⟨

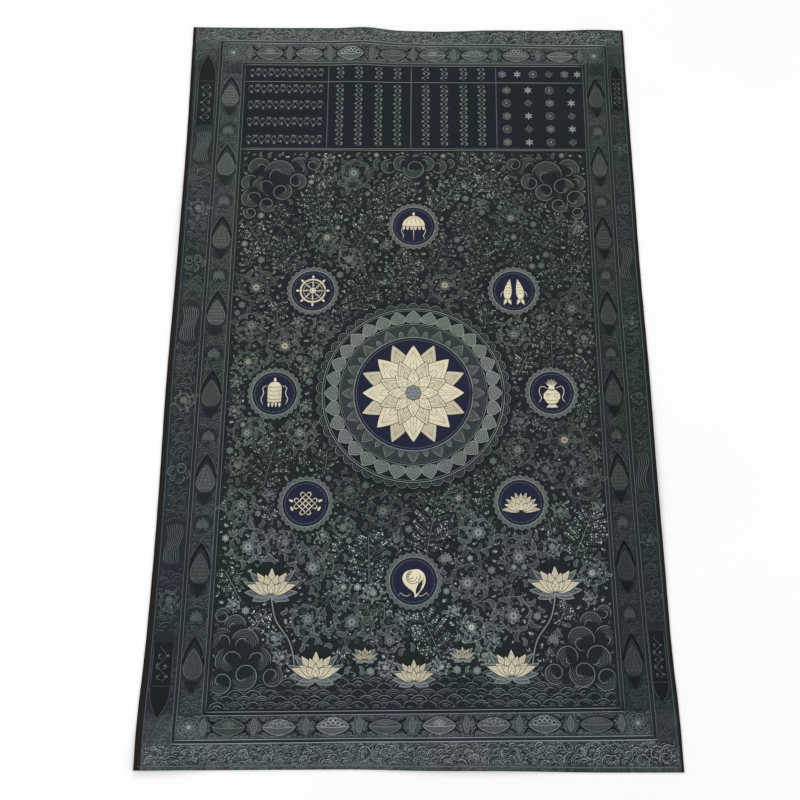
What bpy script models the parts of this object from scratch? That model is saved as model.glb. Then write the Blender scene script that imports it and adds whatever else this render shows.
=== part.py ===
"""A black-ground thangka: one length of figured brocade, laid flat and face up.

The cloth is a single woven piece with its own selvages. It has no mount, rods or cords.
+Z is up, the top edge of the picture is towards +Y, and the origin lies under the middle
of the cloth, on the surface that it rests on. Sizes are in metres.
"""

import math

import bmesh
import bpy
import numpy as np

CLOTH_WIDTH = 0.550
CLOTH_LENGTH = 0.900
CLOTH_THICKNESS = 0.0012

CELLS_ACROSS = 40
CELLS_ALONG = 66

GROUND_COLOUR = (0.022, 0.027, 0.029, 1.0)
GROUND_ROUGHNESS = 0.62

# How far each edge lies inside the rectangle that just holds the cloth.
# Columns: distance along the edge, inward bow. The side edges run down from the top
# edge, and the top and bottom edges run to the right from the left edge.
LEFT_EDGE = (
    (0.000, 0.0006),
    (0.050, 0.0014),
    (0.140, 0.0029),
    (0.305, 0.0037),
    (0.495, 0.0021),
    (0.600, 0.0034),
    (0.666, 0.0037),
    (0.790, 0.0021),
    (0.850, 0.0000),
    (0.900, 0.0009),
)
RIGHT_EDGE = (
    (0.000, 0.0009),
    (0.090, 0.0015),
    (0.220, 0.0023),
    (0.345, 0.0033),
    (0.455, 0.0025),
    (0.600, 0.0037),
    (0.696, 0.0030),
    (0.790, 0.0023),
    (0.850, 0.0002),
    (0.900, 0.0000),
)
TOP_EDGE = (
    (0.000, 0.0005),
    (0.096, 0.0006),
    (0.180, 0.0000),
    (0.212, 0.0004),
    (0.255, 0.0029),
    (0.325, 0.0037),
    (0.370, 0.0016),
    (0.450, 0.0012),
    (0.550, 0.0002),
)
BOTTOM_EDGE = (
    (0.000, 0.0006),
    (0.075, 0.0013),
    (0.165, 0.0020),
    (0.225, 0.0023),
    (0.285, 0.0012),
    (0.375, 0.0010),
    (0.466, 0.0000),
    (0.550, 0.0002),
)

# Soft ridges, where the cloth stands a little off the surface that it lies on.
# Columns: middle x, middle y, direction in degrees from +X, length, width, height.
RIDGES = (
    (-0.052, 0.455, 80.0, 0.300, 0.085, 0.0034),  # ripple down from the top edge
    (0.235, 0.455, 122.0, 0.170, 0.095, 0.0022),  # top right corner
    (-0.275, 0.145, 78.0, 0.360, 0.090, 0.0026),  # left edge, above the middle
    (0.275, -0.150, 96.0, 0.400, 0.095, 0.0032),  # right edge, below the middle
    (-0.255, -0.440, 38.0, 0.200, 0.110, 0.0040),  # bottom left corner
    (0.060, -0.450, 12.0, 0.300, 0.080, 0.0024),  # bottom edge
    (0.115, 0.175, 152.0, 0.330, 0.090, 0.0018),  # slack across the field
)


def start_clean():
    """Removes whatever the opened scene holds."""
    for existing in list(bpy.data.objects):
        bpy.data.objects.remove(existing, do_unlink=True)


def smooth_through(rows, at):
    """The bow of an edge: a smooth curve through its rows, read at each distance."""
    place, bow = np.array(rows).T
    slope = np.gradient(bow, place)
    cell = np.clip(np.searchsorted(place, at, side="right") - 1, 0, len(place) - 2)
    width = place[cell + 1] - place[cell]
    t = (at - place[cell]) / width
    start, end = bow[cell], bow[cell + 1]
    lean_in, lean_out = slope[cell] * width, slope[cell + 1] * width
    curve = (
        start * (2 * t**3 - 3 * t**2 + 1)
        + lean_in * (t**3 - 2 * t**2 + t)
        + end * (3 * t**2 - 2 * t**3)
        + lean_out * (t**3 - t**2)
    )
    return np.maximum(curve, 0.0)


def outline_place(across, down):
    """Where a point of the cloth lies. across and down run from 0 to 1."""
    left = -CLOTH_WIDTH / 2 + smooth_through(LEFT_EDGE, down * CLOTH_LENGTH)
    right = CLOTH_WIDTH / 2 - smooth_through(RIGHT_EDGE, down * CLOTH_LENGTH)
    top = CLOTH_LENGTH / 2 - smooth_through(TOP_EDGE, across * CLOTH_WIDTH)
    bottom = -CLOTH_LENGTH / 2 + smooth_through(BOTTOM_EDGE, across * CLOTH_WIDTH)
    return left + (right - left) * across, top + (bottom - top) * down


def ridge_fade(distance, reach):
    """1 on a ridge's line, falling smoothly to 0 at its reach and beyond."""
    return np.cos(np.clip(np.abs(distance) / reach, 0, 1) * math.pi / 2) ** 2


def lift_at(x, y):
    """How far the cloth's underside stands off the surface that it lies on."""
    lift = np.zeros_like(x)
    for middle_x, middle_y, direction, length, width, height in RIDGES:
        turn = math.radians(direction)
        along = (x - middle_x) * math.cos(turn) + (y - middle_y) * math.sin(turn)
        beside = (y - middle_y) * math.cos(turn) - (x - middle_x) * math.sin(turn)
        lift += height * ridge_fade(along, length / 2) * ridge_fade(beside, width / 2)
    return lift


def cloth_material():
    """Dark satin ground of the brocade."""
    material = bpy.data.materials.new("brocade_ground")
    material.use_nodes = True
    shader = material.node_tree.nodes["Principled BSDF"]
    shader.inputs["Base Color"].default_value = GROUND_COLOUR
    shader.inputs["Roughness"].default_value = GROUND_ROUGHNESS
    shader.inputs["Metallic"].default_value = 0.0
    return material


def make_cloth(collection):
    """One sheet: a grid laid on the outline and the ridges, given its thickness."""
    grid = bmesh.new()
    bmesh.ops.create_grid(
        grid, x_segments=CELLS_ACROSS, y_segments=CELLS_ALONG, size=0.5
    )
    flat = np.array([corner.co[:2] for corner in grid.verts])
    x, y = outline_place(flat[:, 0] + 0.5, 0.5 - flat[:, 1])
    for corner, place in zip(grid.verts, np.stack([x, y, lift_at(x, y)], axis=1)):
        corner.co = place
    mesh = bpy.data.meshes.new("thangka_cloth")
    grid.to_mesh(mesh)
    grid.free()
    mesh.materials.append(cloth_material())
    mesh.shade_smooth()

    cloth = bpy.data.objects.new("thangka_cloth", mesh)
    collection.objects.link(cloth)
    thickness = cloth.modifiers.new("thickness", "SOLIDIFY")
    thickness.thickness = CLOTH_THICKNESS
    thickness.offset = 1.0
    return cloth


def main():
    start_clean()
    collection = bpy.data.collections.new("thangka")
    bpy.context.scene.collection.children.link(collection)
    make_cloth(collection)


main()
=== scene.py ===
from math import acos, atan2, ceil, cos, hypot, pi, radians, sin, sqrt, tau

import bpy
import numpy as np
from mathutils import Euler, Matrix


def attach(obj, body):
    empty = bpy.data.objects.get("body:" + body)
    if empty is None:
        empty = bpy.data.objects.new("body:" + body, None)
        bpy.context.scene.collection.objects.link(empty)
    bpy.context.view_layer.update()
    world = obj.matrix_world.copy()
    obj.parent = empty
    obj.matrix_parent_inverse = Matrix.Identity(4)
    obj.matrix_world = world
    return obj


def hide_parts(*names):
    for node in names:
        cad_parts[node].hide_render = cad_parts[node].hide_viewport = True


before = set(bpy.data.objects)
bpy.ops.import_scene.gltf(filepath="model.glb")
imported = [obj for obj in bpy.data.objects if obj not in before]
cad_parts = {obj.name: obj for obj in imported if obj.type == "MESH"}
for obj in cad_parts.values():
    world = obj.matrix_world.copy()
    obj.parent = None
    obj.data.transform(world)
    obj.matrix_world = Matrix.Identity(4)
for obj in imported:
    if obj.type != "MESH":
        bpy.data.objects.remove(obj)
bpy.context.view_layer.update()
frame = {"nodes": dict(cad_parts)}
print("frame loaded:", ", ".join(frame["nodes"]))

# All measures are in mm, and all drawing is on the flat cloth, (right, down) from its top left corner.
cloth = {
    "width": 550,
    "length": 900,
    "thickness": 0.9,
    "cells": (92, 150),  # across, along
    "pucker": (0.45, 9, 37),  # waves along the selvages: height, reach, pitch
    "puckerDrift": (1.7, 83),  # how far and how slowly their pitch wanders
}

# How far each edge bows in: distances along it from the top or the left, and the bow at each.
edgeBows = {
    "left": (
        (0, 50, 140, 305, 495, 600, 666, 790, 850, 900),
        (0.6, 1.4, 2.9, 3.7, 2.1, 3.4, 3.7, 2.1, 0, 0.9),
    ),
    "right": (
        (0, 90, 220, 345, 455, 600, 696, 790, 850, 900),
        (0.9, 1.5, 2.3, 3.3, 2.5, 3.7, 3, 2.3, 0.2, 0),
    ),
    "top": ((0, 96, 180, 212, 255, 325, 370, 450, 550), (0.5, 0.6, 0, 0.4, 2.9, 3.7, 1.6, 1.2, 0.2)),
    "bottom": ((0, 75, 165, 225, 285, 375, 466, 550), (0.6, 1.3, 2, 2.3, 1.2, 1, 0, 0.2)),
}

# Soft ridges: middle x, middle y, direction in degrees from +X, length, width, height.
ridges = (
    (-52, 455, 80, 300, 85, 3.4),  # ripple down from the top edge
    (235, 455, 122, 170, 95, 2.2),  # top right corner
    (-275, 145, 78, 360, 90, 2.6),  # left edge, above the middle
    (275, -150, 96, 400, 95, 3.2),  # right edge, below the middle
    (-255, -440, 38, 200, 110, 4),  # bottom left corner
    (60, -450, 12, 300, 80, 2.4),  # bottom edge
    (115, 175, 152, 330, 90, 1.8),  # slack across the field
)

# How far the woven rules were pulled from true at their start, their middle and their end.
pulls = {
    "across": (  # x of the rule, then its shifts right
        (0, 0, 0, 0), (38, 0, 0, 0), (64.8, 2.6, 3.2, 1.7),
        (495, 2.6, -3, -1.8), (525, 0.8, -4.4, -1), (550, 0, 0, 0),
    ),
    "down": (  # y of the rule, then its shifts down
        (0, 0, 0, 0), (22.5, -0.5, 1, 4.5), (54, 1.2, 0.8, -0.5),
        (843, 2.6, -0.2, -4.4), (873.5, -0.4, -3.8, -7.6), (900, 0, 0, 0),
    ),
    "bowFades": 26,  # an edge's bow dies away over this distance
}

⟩

* _WHAT TO PRODUCE_: Return the opening line of the data and every line after it through the line containing "GROUND_ROUGHNESS = 0.62", please, exactly as written and with nothing added.

* _EXERCISE OUTPUT_:
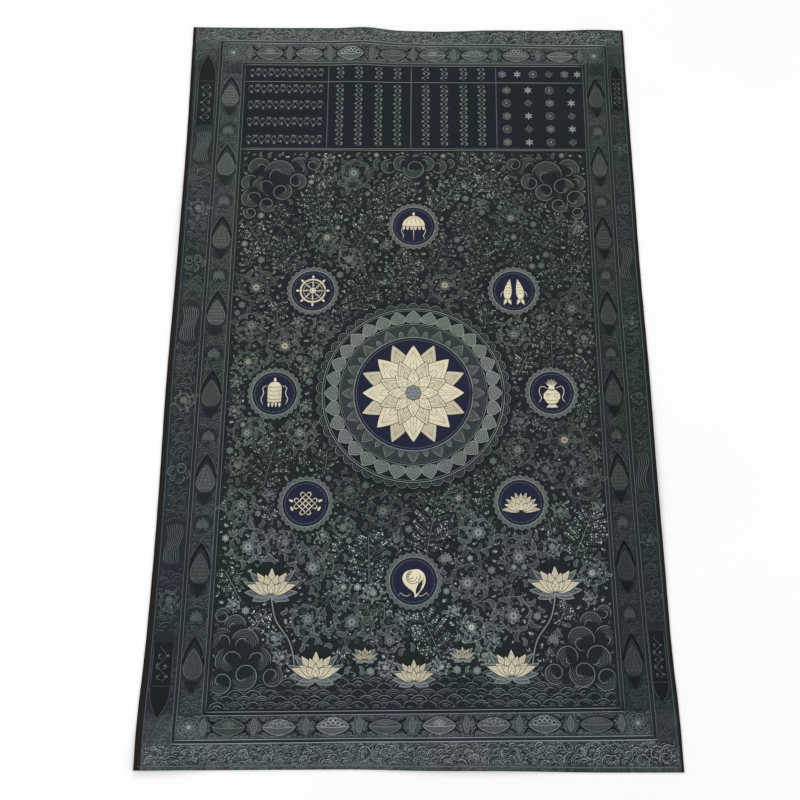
What bpy script models the parts of this object from scratch? That model is saved as model.glb. Then write the Blender scene script that imports it and adds whatever else this render shows.
=== part.py ===
"""A black-ground thangka: one length of figured brocade, laid flat and face up.

The cloth is a single woven piece with its own selvages. It has no mount, rods or cords.
+Z is up, the top edge of the picture is towards +Y, and the origin lies under the middle
of the cloth, on the surface that it rests on. Sizes are in metres.
"""

import math

import bmesh
import bpy
import numpy as np

CLOTH_WIDTH = 0.550
CLOTH_LENGTH = 0.900
CLOTH_THICKNESS = 0.0012

CELLS_ACROSS = 40
CELLS_ALONG = 66

GROUND_COLOUR = (0.022, 0.027, 0.029, 1.0)
GROUND_ROUGHNESS = 0.62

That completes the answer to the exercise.